_Supplied information_:
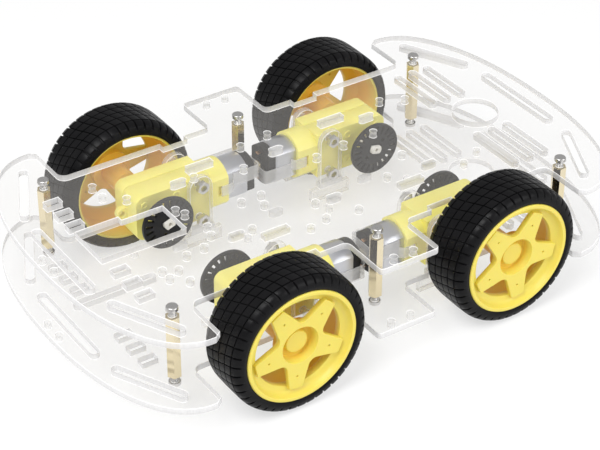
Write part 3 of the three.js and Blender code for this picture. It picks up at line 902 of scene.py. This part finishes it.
def star_outline():
    """Five arms with round valleys; one arm points down."""
    tip_r, tip_half, valley_r, fillet = 21.6 * MM, 3.3 * MM, 11.3 * MM, 3.4 * MM
    arms = 5
    loop = []
    centre_r = valley_r + fillet
    step = TAU / arms
    corner = Vector((tip_r, tip_half))
    centre = Vector((centre_r * math.cos(step / 2), centre_r * math.sin(step / 2)))
    to_corner = corner - centre
    swing = math.acos(fillet / to_corner.length)
    base = math.atan2(to_corner.y, to_corner.x)
    angles = [base + s * swing for s in (-1, 1)]
    choices = [centre + fillet * Vector((math.cos(a), math.sin(a))) for a in angles]
    touch = min(choices, key=lambda p: abs(p.y))
    start = math.atan2((touch - centre).y, (touch - centre).x)
    hubward = math.atan2(-centre.y, -centre.x)
    sweep = (hubward - start + math.pi) % TAU - math.pi
    valley = arc(centre.x, centre.y, fillet, start, start + 2 * sweep, 14)
    tip = arc(tip_r - 0.8 * MM, tip_half - 0.8 * MM, 0.8 * MM, 0, math.pi / 2, 4)
    tip = [(x, -y) for x, y in reversed(tip)] + tip
    for i in range(arms):
        a = i * step - math.pi / 2
        c, s = math.cos(a), math.sin(a)
        loop += [(u * c - v * s, u * s + v * c) for u, v in tip + valley]
    return loop


def rim_mesh():
    """Stepped barrel, five-armed star with a pit in each arm, and a dished hub."""
    y0, y1 = RIM[0].y, TYRE[1].y
    bm = bmesh.new()
    back, face = y0 / MM, y1 / MM
    barrel = [
        (25.3, back), (26.3, back), (26.3, face - 0.7), (26.1, face - 0.25),
        (25.75, face), (24.75, face), (24.4, face - 0.15), (24.25, face - 0.6),
        (23.7, face - 2.2), (22.9, face - 3.1), (22.2, face - 3.45), (20.9, face - 3.6),
        (20.5, face - 3.75), (20.35, face - 4.2), (20.35, face - 6.4), (20.6, face - 6.9),
        (24.2, face - 10.5),
    ]
    lathe_y(bm, [(r * MM, y * MM) for r, y in barrel], 128)
    pits = []
    for i in range(5):
        a = TAU * i / 5 - math.pi / 2
        pits.append(circle(15.4 * MM * math.cos(a), 15.4 * MM * math.sin(a), 0.42 * MM, 12))
    dish = [circle(0, 0, DISH_R, 64)]
    merge(bm, flat_solid(star_outline(), dish + pits, STAR_TOP - 2.6 * MM, STAR_TOP, 0.28 * MM, "XZ"))
    top = STAR_TOP / MM
    hub = [
        (0, 61.2), (5.6, 61.2), (5.7, top - 6.6), (9.4, top - 6.4), (9.4, top - 0.8),
        (8.75, top - 0.25), (8.55, top - 0.6), (8.2, top - 4.6), (7.8, top - 5.2),
        (5.9, top - 5.2), (5.45, top - 4.9), (5.25, top - 3.3), (5.0, top - 2.9),
        (4.6, top - 2.75), (0, top - 2.7),
    ]
    lathe_y(bm, [(r * MM, y * MM) for r, y in hub], 72, closed=False)
    return finish_mesh("wheel_rim", bm, 28, "Y")


LUGS = 44
GROOVE = 0.7 * MM
SLANT = math.radians(5.5)


def tyre_mesh():
    """Blocks cut by slanted cross grooves and ring grooves, on a rounded carcass."""
    y0, y1 = TYRE[0].y, TYRE[1].y
    mid, half = (y0 + y1) / 2, (y1 - y0) / 2
    shoulder_w, shoulder_h = 5.2 * MM, 3.6 * MM

    def crown(y):
        """Radius of the tread's surface."""
        d = abs(y - mid)
        flat = half - shoulder_w
        if d <= flat:
            return WHEEL_R - 0.12 * MM * (d / flat) ** 2
        t = min(1.0, (d - flat) / shoulder_w)
        return WHEEL_R - 0.12 * MM - shoulder_h * (1 - math.sqrt(max(0.0, 1 - t * t)))

    def shoulder(y):
        """0 on the flat of the tread, 1 at its edge."""
        return max(0.0, abs(y - mid) - half + shoulder_w) / shoulder_w

    ring_grooves = [y0 + d * MM for d in (4.4, 8.8, 13.1, 17.4, 21.6)]
    width, wall = 0.17 * MM, 0.13 * MM
    rows = [(y0 + 0.02 * MM, 0.0), (y0 + 0.25 * MM, 0.6), (y0 + 0.9 * MM, 1.0)]
    last = y0 + 0.9 * MM
    for g in ring_grooves:
        rows += [((last + g - width - wall) / 2, 1.0)]
        rows += [(g - width - wall, 1.0), (g - width, 0.15), (g + width, 0.15), (g + width + wall, 1.0)]
        last = g + width + wall
    rim_side = y1 - 1.3 * MM
    rows += [((last + rim_side) / 2, 1.0), (rim_side, 1.0)]
    rows += [(y1 - 0.5 * MM, 0.7), (y1 - 0.22 * MM, 0.0)]
    steps = [(0.0, 0.0), (0.06, 0.0), (0.09, 0.93), (0.14, 1.0), (0.55, 1.0), (0.92, 1.0), (0.97, 0.93)]
    bm = bmesh.new()
    grid = []
    for y, ring_level in rows:
        depth = GROOVE * (1 + 1.1 * shoulder(y))
        spread = 1 + 1.2 * shoulder(y)
        lean = SLANT * math.sin((y - mid) / half * math.pi / 2)
        edge = (y <= y0 + 0.3 * MM) or (y >= y1 - 0.6 * MM)
        line = []
        for lug in range(LUGS):
            for u, level in steps:
                a = TAU * (lug + (u * spread if u < 0.2 else u)) / LUGS + lean
                h = min(level, ring_level) if not edge else min(level * 0.8 + 0.2, ring_level)
                r = crown(y) - depth * (1 - h)
                line.append(bm.verts.new((r * math.cos(a), y, r * math.sin(a))))
        grid.append(line)
    count = LUGS * len(steps)
    inner_wall = [
        (27.6 * MM, y1 - 0.2 * MM), (26.9 * MM, y1 - 0.45 * MM), (26.4 * MM, y1 - 0.6 * MM),
        (26.4 * MM, y0 + 0.3 * MM), (27.4 * MM, y0),
    ]
    for r, y in inner_wall:
        lean = SLANT * (1 if y > mid else -1)
        line = []
        for lug in range(LUGS):
            for u, _ in steps:
                a = TAU * (lug + u) / LUGS + lean
                line.append(bm.verts.new((r * math.cos(a), y, r * math.sin(a))))
        grid.append(line)
    for a, b in zip(grid, grid[1:] + grid[:1]):
        for i in range(count):
            j = (i + 1) % count
            bm.faces.new((a[i], a[j], b[j], b[i]))
    return finish_mesh("tyre", bm, 30)


def build_corners():
    """Four motors with their plates, bolts and wheels."""
    case, can, cap, stub = case_mesh(), can_mesh(), end_cap_mesh(), stub_mesh()
    terminals, strap, bolt = terminals_mesh(), strap_mesh(), bolt_mesh()
    plates = {"inner": mount_plate_mesh(PLATE_IN), "outer": mount_plate_mesh(PLATE_OUT)}
    shaft, disc, rim, tyre = shaft_mesh(), disc_mesh(), rim_mesh(), tyre_mesh()
    for tag, (sx, sy, roll) in CORNERS.items():
        at = motor_place(sx, sy)
        place(f"gearbox_{tag}_case", case, CASE, "chassis", at, [f"gearbox_{tag}"])
        place(f"motor_can_{tag}_shell", can, ZINC, "chassis", at, [f"motor_can_{tag}"])
        place(f"motor_cap_{tag}", cap, CAP_BLACK, "chassis", at)
        place(f"motor_bearing_{tag}", stub, BRASS, "chassis", at)
        place(f"motor_terminals_{tag}", terminals, COPPER, "chassis", at)
        place(f"motor_strap_{tag}", strap, STRAP, "chassis", at)
        for side, mesh in plates.items():
            name = f"mount_plate_{side}_{tag}"
            lo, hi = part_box(name)
            shift = Matrix.Translation(((lo.x + hi.x) / 2, (lo.y + hi.y) / 2, 0))
            local = Matrix.Translation((-HOLE_X, -mesh_mid_y(mesh), AXLE_Z))
            place(f"{name}_sheet", mesh, ACRYLIC, "chassis", shift @ local, [name])
        for level, dz in (("top", BOLT_DZ), ("low", -BOLT_DZ)):
            lift = Matrix.Translation((HOLE_X, 0, dz * (1 if sx * sy > 0 else -1)))
            name = f"motor_bolt_{level}_{tag}"
            place(f"{name}_m3", bolt, NICKEL, "chassis", at @ lift, [name])
        body = f"wheel_{tag}"
        axle = Matrix.Translation((sx * WHEEL_X, 0, AXLE_Z))
        turn = Matrix.Rotation(math.radians(roll), 4, "Y")
        spin = axle @ turn @ Matrix.Rotation(0 if sy > 0 else math.pi, 4, "Z")
        for name, suffix, mesh, material, slot in (
            (f"output_shaft_{tag}", "flat", shaft, IVORY, "shaft_plastic"),
            (f"encoder_disc_{tag}", "slotted", disc, DISC_BLACK, "disc_plastic"),
            (f"wheel_rim_{tag}", "star", rim, YELLOW, "wheel_plastic"),
            (f"tyre_{tag}", "tread", tyre, RUBBER, "tyre_rubber"),
        ):
            place(f"{name}_{suffix}", mesh, material, body, spin, [name])


def mesh_mid_y(mesh):
    """Middle of the mesh along Y."""
    ys = [v.co.y for v in mesh.vertices]
    return (min(ys) + max(ys)) / 2


build_decks()
build_posts()
build_corners()


# ---- floor, light, camera --------------------------------------------------
def area_light(name, place_at, aim, size, power):
    """A round soft lamp."""
    data = bpy.data.lights.new(name, "AREA")
    data.shape = "DISK"
    data.size = size
    data.energy = power
    light = bpy.data.objects.new(name, data)
    light.location = place_at
    light.rotation_euler = (Vector(aim) - Vector(place_at)).to_track_quat("-Z", "Y").to_euler()
    bpy.context.scene.collection.objects.link(light)


def build_stage():
    """Pale floor, even studio light and two soft lamps."""
    bm = bmesh.new()
    size = 6.0
    corners = [bm.verts.new((x * size, y * size, 0)) for x, y in ((-1, -1), (1, -1), (1, 1), (-1, 1))]
    bm.faces.new(corners)
    mesh = finish_mesh("floor", bm)
    floor = bpy.data.objects.new("floor", mesh)
    pale = new_material("pale_floor", (0.36, 0.36, 0.36), 0.9, Specular_IOR_Level=0.1)
    glow = pale.node_tree.nodes["Principled BSDF"].inputs
    glow["Emission Color"].default_value = (1, 1, 1, 1)
    glow["Emission Strength"].default_value = 0.62
    mesh.materials.append(pale)
    bpy.context.scene.collection.objects.link(floor)
    world = bpy.data.worlds.new("studio")
    world.use_nodes = True
    world.node_tree.nodes["Background"].inputs["Color"].default_value = (1, 1, 1, 1)
    world.node_tree.nodes["Background"].inputs["Strength"].default_value = 0.5
    bpy.context.scene.world = world
    area_light("key", (-0.55, -0.25, 0.95), (0, 0, 0.03), 0.6, 9)
    area_light("fill", (0.5, -0.9, 0.6), (0, 0, 0.03), 0.9, 6)


def build_camera():
    """The photograph's view: a long lens, from the car's right and a little above."""
    azimuth, elevation, roll = math.radians(-33.96), math.radians(34.47), math.radians(0.34)
    target = Vector((-6.11, -6.04, 29.8)) * MM
    distance = 862.0 * MM
    back = Vector(
        (
            math.sin(azimuth) * math.cos(elevation),
            -math.cos(azimuth) * math.cos(elevation),
            math.sin(elevation),
        )
    )
    right = Vector((0, 0, 1)).cross(back).normalized()
    up = back.cross(right)
    axes = Matrix((right, up, back)).transposed().to_4x4()
    data = bpy.data.cameras.new("camera")
    data.sensor_width = 36
    data.lens = 117.3
    data.clip_end = 30
    camera = bpy.data.objects.new("camera", data)
    camera.matrix_world = (
        Matrix.Translation(target + back * distance) @ axes @ Matrix.Rotation(roll, 4, "Z")
    )
    bpy.context.scene.collection.objects.link(camera)
    bpy.context.scene.camera = camera


build_stage()
build_camera()
scene = bpy.context.scene
scene.view_settings.view_transform = "Standard"
scene.cycles.max_bounces = 24
scene.cycles.transparent_max_bounces = 40
scene.cycles.glossy_bounces = 6
scene.cycles.diffuse_bounces = 8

_Exercise requirements_:
Restate, word for word and with nothing added, the lines from the first line of the listing through the one where "return loop" stands.

_Reply to the task_:
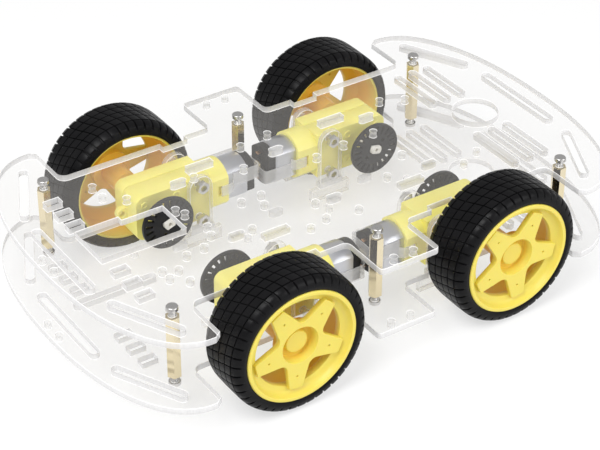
Write part 3 of the three.js and Blender code for this picture. It picks up at line 902 of scene.py. This part finishes it.
def star_outline():
    """Five arms with round valleys; one arm points down."""
    tip_r, tip_half, valley_r, fillet = 21.6 * MM, 3.3 * MM, 11.3 * MM, 3.4 * MM
    arms = 5
    loop = []
    centre_r = valley_r + fillet
    step = TAU / arms
    corner = Vector((tip_r, tip_half))
    centre = Vector((centre_r * math.cos(step / 2), centre_r * math.sin(step / 2)))
    to_corner = corner - centre
    swing = math.acos(fillet / to_corner.length)
    base = math.atan2(to_corner.y, to_corner.x)
    angles = [base + s * swing for s in (-1, 1)]
    choices = [centre + fillet * Vector((math.cos(a), math.sin(a))) for a in angles]
    touch = min(choices, key=lambda p: abs(p.y))
    start = math.atan2((touch - centre).y, (touch - centre).x)
    hubward = math.atan2(-centre.y, -centre.x)
    sweep = (hubward - start + math.pi) % TAU - math.pi
    valley = arc(centre.x, centre.y, fillet, start, start + 2 * sweep, 14)
    tip = arc(tip_r - 0.8 * MM, tip_half - 0.8 * MM, 0.8 * MM, 0, math.pi / 2, 4)
    tip = [(x, -y) for x, y in reversed(tip)] + tip
    for i in range(arms):
        a = i * step - math.pi / 2
        c, s = math.cos(a), math.sin(a)
        loop += [(u * c - v * s, u * s + v * c) for u, v in tip + valley]
    return loop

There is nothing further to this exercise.